Tesseract is an open source engine for converting pictures into text, said to be one of the most accurate programs of its type. It was originally developed by Hewlett Packard and then later sponsored by Google. Licensed under the Apache License 2.0, it could be modified and distributed anywhere as long as said license remains with all derivates and as long as all due credits are given. Integrating it with Apertium presents many possibilities, such as a direct camera-to-translation feature.

Pre-processing input images to increase accuracy

Tesseract is very likely to fail without proper image pre-processing, which makes implementing it along with image manipulation software such as OpenCV (a recommended option) a good idea. It also assumes certain things about the input image, such as it being binarized i.e black and white (not to be confused with greyscale). Common pre-processing techniques include binarization (as mentioned above), noise removal, cropping, rescaling, rotation, and de-skewing.

Cropping out irrelevant parts

You do not want to distract the Tesseract from what is important. Cropping out the parts that does not include the text we want, best done manually, is one of the best things you could to increase the OCR’s reliability. Letting (or making sure!) the user cropped for the necessary text before sending out the input image for the rest would be a vital feature to have.

Binarization

Binarization is the process of converting the many colors of an image to exactly two – commonly black and white – and could be thought of as extreme contrast. This could be done using OpenCV with one of its several Image Thresholding functions. The goal is to have a clear high-contrast result that sustains all the wanted information.

Noise removal

Also called denoising, a term which has also been used to name the OpenCV functions used for noise removal.

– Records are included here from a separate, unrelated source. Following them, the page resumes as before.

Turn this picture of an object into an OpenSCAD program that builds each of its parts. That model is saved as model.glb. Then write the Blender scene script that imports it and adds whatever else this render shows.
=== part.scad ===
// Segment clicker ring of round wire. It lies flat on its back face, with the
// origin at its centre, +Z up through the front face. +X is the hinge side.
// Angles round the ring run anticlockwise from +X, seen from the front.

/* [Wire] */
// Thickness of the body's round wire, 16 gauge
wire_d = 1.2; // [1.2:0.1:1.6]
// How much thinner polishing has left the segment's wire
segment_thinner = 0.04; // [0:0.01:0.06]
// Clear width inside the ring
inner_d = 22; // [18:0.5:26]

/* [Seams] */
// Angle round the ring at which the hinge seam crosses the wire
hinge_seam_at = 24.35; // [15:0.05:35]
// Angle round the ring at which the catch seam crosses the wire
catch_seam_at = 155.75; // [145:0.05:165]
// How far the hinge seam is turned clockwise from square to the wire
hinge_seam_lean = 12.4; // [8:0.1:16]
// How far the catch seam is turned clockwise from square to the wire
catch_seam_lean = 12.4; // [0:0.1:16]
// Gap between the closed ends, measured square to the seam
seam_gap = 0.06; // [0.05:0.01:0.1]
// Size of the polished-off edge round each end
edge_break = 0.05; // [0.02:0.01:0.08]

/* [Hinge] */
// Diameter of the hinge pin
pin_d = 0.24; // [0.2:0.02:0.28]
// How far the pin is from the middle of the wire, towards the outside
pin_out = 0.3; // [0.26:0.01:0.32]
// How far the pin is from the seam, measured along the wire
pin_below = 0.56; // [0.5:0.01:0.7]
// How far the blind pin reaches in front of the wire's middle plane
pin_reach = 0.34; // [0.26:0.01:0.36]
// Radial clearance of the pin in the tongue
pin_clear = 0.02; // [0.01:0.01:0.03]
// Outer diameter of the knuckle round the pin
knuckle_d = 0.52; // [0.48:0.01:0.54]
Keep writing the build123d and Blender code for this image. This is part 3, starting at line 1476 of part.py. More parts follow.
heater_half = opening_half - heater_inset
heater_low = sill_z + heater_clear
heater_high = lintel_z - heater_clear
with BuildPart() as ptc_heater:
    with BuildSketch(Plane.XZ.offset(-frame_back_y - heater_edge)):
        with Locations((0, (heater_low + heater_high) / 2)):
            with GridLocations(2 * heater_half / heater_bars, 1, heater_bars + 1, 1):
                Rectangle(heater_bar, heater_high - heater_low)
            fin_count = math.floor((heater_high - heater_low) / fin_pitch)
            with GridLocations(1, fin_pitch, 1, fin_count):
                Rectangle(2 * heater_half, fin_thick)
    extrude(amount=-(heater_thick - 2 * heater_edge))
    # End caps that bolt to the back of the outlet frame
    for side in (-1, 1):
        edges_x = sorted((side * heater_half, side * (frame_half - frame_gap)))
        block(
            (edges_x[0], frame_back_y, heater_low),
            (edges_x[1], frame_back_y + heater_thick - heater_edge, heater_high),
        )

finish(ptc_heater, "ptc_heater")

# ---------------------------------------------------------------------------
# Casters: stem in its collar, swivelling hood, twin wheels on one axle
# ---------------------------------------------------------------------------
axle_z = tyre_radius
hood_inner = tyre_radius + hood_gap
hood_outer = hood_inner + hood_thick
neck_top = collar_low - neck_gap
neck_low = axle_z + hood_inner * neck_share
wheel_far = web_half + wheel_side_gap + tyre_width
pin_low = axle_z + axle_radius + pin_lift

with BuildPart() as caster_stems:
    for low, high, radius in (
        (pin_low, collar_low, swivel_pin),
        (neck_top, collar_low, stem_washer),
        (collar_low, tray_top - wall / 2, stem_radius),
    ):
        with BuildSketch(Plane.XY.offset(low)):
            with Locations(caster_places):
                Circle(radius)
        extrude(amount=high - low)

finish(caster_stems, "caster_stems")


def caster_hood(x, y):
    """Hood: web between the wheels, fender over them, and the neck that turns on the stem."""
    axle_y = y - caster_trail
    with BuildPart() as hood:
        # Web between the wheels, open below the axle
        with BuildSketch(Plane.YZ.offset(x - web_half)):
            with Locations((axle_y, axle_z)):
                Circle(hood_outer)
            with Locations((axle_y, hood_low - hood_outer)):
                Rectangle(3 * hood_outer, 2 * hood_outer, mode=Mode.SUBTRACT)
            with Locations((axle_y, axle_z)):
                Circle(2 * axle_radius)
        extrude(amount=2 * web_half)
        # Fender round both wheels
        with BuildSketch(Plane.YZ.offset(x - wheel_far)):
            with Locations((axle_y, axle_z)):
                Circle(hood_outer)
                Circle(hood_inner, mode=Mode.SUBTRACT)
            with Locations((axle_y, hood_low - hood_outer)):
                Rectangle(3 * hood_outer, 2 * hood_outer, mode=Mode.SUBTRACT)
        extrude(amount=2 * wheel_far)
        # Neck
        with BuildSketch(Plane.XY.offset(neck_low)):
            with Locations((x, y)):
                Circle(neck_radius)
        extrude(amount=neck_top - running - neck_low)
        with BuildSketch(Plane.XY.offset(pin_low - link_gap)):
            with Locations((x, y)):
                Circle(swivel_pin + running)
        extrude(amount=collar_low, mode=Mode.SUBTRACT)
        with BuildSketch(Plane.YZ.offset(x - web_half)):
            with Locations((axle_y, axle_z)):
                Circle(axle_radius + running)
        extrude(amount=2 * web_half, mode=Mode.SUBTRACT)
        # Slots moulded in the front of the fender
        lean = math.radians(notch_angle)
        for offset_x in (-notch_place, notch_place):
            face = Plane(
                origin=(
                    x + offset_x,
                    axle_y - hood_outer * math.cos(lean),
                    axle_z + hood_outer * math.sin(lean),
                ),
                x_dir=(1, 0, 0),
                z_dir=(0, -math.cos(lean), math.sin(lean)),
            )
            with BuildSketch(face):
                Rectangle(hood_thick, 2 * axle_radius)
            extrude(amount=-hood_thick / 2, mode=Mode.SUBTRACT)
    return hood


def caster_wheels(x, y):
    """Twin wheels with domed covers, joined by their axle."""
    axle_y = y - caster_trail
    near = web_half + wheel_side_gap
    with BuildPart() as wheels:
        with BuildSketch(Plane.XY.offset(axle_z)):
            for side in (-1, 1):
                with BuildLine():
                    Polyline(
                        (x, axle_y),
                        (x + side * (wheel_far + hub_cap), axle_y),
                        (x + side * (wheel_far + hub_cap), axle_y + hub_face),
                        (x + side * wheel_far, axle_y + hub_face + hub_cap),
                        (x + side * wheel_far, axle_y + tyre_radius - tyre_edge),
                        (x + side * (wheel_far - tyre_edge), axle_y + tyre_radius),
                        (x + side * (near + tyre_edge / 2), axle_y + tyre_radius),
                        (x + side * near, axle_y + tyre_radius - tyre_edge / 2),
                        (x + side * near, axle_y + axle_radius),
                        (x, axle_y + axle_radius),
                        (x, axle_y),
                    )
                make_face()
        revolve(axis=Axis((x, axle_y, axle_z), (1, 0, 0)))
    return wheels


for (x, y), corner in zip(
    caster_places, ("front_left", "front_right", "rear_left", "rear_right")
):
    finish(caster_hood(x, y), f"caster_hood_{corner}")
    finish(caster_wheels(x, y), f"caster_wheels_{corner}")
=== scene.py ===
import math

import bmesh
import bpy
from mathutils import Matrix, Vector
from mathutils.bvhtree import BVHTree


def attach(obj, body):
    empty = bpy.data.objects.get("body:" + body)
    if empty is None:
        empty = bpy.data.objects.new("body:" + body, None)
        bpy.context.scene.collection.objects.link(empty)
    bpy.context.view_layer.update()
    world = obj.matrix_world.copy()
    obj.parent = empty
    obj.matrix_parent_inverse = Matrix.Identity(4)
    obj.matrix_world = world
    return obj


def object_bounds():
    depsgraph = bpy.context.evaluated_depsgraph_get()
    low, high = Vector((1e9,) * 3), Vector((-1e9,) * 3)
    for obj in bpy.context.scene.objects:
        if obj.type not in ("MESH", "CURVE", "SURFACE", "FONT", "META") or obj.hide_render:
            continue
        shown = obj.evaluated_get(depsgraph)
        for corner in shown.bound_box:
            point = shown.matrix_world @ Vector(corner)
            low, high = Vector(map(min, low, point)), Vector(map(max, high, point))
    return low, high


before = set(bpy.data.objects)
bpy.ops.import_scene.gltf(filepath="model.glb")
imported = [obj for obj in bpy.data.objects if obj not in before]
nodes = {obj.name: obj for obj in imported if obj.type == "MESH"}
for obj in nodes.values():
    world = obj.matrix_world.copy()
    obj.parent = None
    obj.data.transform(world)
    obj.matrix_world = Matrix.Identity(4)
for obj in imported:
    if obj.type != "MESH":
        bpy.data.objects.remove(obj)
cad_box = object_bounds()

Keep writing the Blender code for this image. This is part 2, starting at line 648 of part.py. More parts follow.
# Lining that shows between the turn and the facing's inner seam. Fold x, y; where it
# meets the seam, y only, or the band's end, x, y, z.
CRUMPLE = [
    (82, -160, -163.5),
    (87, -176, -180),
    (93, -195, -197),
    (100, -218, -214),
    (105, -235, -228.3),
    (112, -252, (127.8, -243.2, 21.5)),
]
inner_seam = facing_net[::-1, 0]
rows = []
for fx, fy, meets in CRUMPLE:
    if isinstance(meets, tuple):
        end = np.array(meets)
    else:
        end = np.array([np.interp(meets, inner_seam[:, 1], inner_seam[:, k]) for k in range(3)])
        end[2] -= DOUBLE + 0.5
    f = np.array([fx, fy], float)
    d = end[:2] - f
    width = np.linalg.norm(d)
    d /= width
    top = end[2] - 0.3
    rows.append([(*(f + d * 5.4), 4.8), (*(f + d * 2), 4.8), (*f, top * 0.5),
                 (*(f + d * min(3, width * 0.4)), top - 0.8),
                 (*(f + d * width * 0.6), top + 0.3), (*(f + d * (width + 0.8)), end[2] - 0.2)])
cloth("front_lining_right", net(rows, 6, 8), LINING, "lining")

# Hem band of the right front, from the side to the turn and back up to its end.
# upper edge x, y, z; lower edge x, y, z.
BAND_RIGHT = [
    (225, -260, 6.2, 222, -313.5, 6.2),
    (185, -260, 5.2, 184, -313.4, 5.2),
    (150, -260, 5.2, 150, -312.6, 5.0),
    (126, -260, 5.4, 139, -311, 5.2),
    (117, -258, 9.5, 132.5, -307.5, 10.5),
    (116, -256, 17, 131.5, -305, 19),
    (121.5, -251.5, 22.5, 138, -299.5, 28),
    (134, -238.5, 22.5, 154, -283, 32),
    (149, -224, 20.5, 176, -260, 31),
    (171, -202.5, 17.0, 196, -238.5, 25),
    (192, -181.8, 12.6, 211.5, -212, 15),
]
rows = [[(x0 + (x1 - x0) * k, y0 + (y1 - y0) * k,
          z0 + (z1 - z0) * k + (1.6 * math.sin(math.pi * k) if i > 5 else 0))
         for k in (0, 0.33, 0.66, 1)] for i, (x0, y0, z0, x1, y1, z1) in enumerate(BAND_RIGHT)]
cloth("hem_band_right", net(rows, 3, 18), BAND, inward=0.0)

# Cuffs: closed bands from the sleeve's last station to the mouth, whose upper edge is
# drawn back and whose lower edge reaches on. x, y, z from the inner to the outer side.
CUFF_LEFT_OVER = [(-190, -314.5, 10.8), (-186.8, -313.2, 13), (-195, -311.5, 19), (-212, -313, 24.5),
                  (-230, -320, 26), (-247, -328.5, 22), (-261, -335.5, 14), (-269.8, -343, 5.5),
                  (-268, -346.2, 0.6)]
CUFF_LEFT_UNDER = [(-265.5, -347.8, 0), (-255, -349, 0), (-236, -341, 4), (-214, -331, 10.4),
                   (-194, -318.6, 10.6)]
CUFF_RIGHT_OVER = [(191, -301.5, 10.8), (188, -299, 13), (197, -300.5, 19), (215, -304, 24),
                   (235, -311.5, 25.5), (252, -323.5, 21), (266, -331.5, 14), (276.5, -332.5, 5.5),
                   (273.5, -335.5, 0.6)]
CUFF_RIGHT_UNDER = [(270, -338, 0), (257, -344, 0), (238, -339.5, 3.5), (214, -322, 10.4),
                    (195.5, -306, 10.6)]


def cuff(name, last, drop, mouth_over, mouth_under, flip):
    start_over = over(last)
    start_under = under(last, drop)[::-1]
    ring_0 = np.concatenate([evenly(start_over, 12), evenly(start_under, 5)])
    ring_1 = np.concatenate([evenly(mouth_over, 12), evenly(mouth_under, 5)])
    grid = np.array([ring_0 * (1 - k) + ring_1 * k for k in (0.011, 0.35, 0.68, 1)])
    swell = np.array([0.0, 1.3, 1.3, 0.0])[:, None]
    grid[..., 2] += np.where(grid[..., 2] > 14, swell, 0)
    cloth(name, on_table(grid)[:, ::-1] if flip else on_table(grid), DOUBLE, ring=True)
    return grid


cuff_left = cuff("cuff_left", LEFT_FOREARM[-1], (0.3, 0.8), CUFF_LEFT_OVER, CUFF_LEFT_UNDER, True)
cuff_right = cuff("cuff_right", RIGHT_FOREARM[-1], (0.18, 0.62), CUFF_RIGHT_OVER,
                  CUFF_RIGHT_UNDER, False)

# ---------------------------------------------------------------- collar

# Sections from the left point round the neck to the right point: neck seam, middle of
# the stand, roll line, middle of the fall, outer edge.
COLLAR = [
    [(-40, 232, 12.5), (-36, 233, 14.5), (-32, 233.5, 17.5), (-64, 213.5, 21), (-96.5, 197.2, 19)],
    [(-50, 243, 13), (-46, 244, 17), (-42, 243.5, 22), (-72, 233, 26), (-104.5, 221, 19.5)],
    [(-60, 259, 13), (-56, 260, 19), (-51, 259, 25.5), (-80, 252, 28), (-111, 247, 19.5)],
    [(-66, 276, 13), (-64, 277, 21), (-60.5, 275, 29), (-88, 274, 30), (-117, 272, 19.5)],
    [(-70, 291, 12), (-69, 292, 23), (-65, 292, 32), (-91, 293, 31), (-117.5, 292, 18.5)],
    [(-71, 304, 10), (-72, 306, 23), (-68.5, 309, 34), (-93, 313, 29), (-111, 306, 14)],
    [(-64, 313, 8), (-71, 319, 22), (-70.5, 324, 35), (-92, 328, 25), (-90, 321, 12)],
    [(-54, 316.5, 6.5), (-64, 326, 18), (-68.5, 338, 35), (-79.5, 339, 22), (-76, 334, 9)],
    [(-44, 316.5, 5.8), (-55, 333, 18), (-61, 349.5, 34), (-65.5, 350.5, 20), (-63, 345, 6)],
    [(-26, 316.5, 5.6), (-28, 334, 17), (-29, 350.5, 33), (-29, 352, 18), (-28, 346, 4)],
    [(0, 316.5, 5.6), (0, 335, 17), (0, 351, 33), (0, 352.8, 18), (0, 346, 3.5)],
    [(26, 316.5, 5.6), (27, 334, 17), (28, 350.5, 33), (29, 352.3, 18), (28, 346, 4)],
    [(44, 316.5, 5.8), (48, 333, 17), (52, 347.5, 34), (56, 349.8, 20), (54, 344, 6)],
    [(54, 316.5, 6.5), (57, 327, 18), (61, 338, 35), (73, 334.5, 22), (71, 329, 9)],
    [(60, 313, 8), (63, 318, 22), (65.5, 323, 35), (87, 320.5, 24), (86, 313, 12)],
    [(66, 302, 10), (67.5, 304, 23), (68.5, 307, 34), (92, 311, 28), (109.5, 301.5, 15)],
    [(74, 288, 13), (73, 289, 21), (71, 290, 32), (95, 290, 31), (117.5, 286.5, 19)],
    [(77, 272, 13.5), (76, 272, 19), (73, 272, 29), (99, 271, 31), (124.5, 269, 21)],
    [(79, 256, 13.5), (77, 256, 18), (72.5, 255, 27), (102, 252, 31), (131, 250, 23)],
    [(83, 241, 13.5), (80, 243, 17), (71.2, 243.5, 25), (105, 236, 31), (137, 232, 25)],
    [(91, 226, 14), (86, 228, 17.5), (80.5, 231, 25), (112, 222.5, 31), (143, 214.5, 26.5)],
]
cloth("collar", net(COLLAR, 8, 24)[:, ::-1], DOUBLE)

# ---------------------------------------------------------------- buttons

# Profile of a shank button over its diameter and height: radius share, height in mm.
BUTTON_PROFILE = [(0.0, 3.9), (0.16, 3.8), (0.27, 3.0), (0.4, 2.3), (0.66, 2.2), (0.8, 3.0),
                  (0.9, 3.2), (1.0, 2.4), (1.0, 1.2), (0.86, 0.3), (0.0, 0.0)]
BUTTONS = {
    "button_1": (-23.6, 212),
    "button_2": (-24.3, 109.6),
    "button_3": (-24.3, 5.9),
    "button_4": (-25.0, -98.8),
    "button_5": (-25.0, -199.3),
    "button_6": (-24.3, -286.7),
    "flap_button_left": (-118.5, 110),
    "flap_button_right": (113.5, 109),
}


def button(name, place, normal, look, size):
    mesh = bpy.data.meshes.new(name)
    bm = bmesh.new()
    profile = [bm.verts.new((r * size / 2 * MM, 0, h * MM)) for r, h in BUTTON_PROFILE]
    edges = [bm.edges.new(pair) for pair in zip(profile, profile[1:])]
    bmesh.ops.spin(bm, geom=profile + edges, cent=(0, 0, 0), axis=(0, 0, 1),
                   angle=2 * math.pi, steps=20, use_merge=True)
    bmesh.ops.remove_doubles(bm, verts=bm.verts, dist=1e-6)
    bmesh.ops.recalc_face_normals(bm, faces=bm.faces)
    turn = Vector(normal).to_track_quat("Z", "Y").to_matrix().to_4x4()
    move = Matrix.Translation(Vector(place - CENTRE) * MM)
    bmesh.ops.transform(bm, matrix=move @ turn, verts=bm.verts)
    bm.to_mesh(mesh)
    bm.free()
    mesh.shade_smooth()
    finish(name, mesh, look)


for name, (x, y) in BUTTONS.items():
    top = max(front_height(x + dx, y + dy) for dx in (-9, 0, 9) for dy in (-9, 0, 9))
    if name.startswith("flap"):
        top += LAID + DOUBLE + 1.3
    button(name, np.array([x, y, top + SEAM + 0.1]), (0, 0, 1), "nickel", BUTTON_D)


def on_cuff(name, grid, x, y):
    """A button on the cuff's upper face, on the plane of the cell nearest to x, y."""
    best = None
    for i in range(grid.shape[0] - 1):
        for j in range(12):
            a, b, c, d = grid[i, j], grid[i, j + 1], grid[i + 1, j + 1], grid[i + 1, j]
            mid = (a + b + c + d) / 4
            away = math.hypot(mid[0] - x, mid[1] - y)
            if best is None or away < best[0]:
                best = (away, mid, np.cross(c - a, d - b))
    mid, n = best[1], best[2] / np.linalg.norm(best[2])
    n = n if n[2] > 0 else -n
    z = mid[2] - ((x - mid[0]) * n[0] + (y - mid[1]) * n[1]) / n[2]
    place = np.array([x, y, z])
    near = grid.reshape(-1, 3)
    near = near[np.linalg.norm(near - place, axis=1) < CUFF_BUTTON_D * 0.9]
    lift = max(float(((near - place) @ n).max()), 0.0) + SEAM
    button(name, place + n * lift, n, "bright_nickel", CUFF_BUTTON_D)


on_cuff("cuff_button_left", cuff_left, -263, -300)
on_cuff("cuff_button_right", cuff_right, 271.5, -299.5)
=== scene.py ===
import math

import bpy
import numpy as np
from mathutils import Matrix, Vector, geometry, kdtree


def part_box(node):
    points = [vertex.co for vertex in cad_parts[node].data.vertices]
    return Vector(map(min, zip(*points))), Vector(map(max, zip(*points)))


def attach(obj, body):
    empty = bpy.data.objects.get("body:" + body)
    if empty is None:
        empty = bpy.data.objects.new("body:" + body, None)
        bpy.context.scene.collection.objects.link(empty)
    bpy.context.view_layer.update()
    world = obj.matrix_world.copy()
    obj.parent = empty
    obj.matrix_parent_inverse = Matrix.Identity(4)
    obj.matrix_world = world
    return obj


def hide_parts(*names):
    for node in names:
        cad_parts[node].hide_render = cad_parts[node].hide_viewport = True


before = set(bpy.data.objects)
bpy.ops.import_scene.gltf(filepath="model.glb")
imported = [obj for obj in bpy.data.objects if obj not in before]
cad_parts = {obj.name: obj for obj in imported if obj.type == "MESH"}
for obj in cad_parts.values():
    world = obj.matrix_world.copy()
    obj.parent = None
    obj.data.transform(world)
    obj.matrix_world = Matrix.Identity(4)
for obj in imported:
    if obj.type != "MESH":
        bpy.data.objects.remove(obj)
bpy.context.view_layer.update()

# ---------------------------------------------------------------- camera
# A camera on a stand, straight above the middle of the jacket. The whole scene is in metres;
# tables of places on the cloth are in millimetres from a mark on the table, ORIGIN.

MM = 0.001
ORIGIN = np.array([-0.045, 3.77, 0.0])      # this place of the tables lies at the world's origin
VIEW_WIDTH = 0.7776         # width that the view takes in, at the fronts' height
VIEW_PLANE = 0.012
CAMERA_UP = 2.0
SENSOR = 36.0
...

Rescaling, rotation, and de-skewing

Tesseract has been said to work best with approximately diagonal black-in-white text of at least 20px high, with the image being of at least 300dpi in quality.

Implementing Tesseract within Apertium

This (theoretical) implementation directly integrates Tesseract into Apertium. Both are to be shipped together.

Using the Python wrapper library pytesseract

Shipping Apertium with Tesseract, OpenCV, and pytesseract

Implementing Tesseract in the cloud

Tesseract OCR (and thus OpenCV) does not necessarily have to be directly implemented into and shipped with Apertium. This paper describes an implementation that sets up Tesseract in the cloud, where it communicates with Apertium through internet connection.

This implementation has the advantage of reducing strain on the device Apertium is in, as the combination of Tesseract and OpenCV can be quite heavy on memory usage. However, making Tesseract available only there is internet connection decreases its accesibility.

Setting up Tesseract on a remote server

Letting Apertium communicate with Tesseract

Alternatives and ideas

  • Replacing OpenCV with other image manipulation programs, such as ImageMagick.
  • Implementing Tesseract integration as an optional plug-in.